Given instruction
Pull out every line below that contains the word "object".

* START Listed entries *

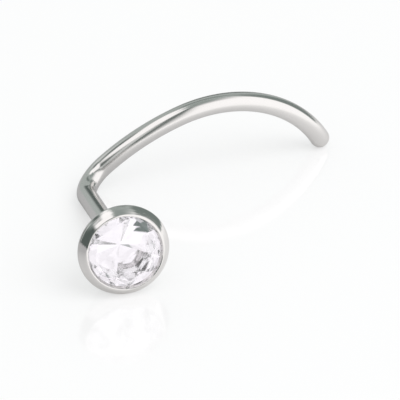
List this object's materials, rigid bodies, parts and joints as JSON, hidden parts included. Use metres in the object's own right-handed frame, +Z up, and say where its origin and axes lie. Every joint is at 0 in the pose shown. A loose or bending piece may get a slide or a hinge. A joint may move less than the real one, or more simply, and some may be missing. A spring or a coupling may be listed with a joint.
{
  "type": "nose stud",
  "caption": "Nose screw: a faceted round crystal in a bezel cup, with a straight post and a curled wire tail.",
  "frame": {"origin": "middle of the stud's box, on the surface that it rests on", "axes": "+Z up as it rests on the rim of its cup, its corner and its tip; +Y the way the post runs back from the crystal; +X the way the tail runs"},
  "size_m": [0.0126, 0.0102, 0.0036],
  "materials": {
    "polished_steel": "polished surgical steel",
    "crystal": "clear cut crystal with a foiled back"
  },
  "bodies": {
    "root": {"stud_metal": "polished_steel", "crystal": "crystal"}
  },
  "joints": []
}
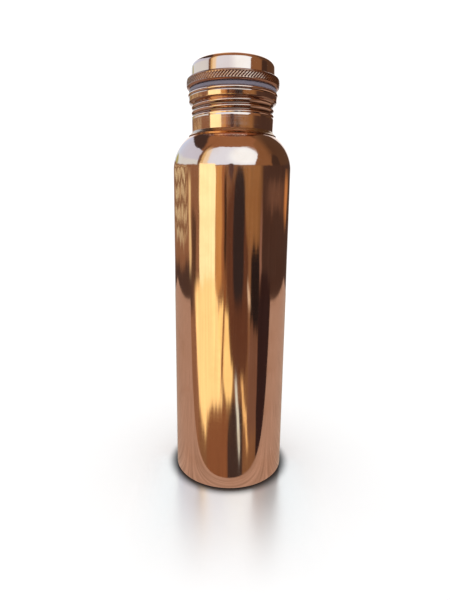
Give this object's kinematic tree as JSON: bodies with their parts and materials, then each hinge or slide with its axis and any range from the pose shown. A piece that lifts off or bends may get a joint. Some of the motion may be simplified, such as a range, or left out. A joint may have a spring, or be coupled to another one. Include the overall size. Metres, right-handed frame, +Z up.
{
  "type": "water bottle",
  "caption": "Tall copper water bottle with a rounded shoulder, a roll-threaded neck and a knurled plug-type screw cap sealed by a silicone ring.",
  "frame": {"origin": "centre of the base, on the plane that the bottle stands on", "axes": "+Z up along the bottle's axis, towards the cap; -Y is the side seen first; +X completes a right-handed set"},
  "size_m": [0.074, 0.074, 0.2648],
  "materials": {
    "body_copper": "polished copper",
    "base_copper": "drawn copper, satin",
    "braze": "brazing alloy, satin",
    "neck_copper": "polished copper",
    "silicone": "moulded grey silicone, matt",
    "plug_copper": "spun copper, satin",
    "knurled_copper": "diamond-knurled copper",
    "cap_copper": "polished copper"
  },
  "bodies": {
    "bottle": {"body_shell": "body_copper", "base_pan": "base_copper", "base_braze_ring": "braze", "neck_collar": "neck_copper", "neck_braze_ring": "braze"},
    "seal": {"sealing_ring": "silicone"},
    "cap": {"threaded_plug": "plug_copper", "plug_disc": "plug_copper", "knurled_ring": "knurled_copper", "cap_shell": "cap_copper"}
  },
  "joints": [
    {"name": "cap_lift", "type": "slide", "parent": "bottle", "child": "seal", "axis": [0, 0, 1], "range_m": [0, 0.01576]},
    {"name": "cap_turn", "type": "hinge", "parent": "seal", "child": "cap", "pos_m": [0, 0, 0.24675], "axis": [0, 0, 1], "range_deg": [0, 1800]}
  ],
  "couplings": [
    {"joint": "cap_lift", "follows": "cap_turn", "m_per_rad": 0.00050134}
  ]
}
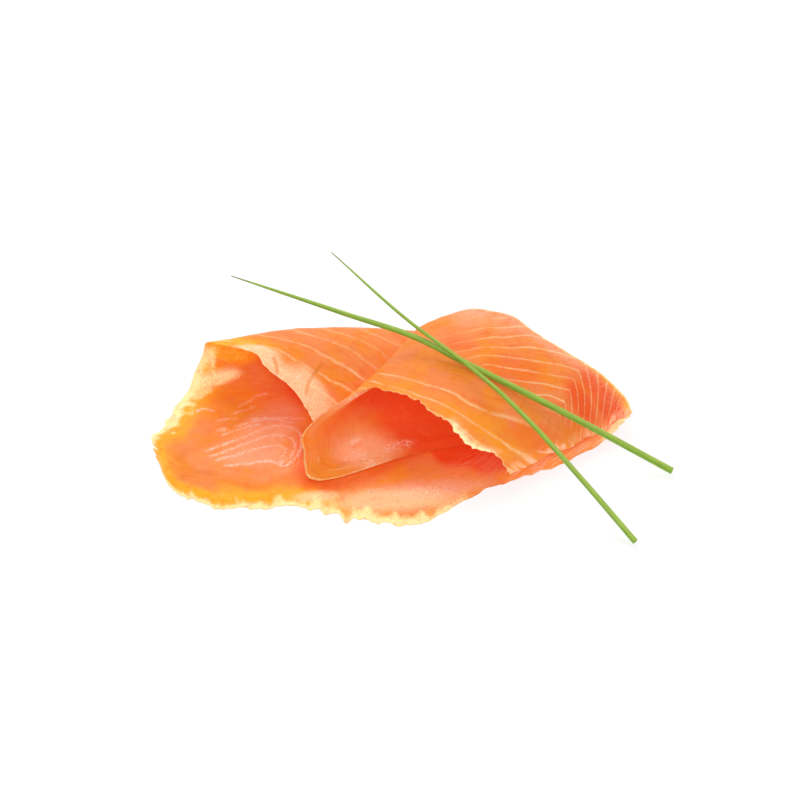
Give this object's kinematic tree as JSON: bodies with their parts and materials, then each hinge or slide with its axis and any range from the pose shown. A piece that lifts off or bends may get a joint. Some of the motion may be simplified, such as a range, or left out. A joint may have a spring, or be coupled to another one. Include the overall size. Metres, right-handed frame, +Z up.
{
  "type": "smoked salmon slices",
  "caption": "Folded slices of smoked salmon, one lying over the other with open folds facing the front, and thin chives laid across the top.",
  "frame": {"origin": "middle of the bounding box in plan, on the plane the lower slice lies on", "axes": "+X along the length, towards the chives' cut ends; +Y to the back, where the lower slice is folded; +Z up"},
  "size_m": [0.1578, 0.0867, 0.0456],
  "materials": {
    "smoked_fish": "moist translucent orange fish flesh with pale fat lines and golden edges, satin to glossy",
    "chive_green": "smooth fresh green blade with fine lengthwise veins, satin"
  },
  "bodies": {
    "root": {"lower_slice": "smoked_fish", "upper_slice": "smoked_fish", "long_chive": "chive_green", "slim_chive": "chive_green"}
  },
  "joints": []
}
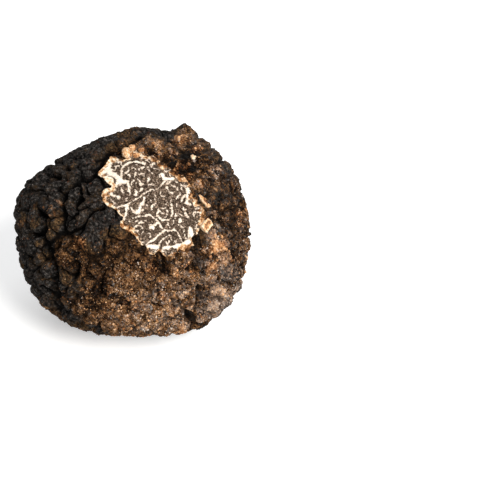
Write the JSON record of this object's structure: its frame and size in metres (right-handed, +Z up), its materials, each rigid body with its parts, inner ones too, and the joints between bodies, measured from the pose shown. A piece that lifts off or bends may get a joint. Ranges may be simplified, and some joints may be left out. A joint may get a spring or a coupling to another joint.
{
  "type": "black truffle",
  "caption": "Whole warty black truffle with a shaved window that shows its white-veined dark flesh, resting on a small flat spot.",
  "frame": {"origin": "centre of the bounding box's bottom, on the flat spot that the truffle rests on", "axes": "+Z up from the flat spot; +X to the right as seen from the front, the truffle's longest way; the front, with the shaved window over it, faces -Y"},
  "size_m": [0.0498, 0.0482, 0.0418],
  "materials": {
    "truffle_skin": "matt, granular charcoal to earth-brown skin of small angular warts, dusted with soil; the shaved window is dark grey-brown flesh with thin cream veins"
  },
  "bodies": {
    "root": {"truffle": "truffle_skin"}
  },
  "joints": []
}
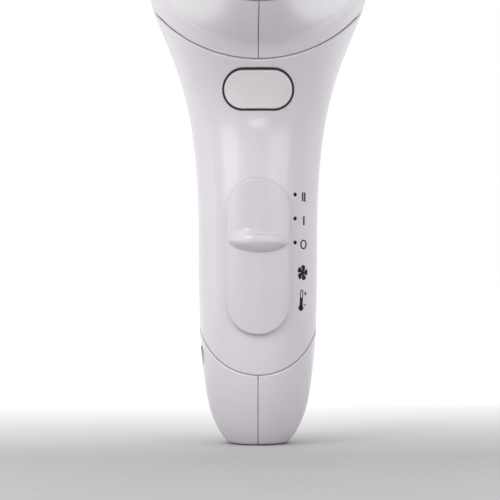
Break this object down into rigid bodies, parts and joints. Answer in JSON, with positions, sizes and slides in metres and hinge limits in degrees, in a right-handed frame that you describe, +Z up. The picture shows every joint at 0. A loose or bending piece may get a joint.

* END Listed entries *

Answer for the task
List this object's materials, rigid bodies, parts and joints as JSON, hidden parts included. Use metres in the object's own right-handed frame, +Z up, and say where its origin and axes lie. Every joint is at 0 in the pose shown. A loose or bending piece may get a slide or a hinge. A joint may move less than the real one, or more simply, and some may be missing. A spring or a coupling may be listed with a joint.
Give this object's kinematic tree as JSON: bodies with their parts and materials, then each hinge or slide with its axis and any range from the pose shown. A piece that lifts off or bends may get a joint. Some of the motion may be simplified, such as a range, or left out. A joint may have a spring, or be coupled to another one. Include the overall size. Metres, right-handed frame, +Z up.
Give this object's kinematic tree as JSON: bodies with their parts and materials, then each hinge or slide with its axis and any range from the pose shown. A piece that lifts off or bends may get a joint. Some of the motion may be simplified, such as a range, or left out. A joint may have a spring, or be coupled to another one. Include the overall size. Metres, right-handed frame, +Z up.
Write the JSON record of this object's structure: its frame and size in metres (right-handed, +Z up), its materials, each rigid body with its parts, inner ones too, and the joints between bodies, measured from the pose shown. A piece that lifts off or bends may get a joint. Ranges may be simplified, and some joints may be left out. A joint may get a spring or a coupling to another joint.
Break this object down into rigid bodies, parts and joints. Answer in JSON, with positions, sizes and slides in metres and hinge limits in degrees, in a right-handed frame that you describe, +Z up. The picture shows every joint at 0. A loose or bending piece may get a joint.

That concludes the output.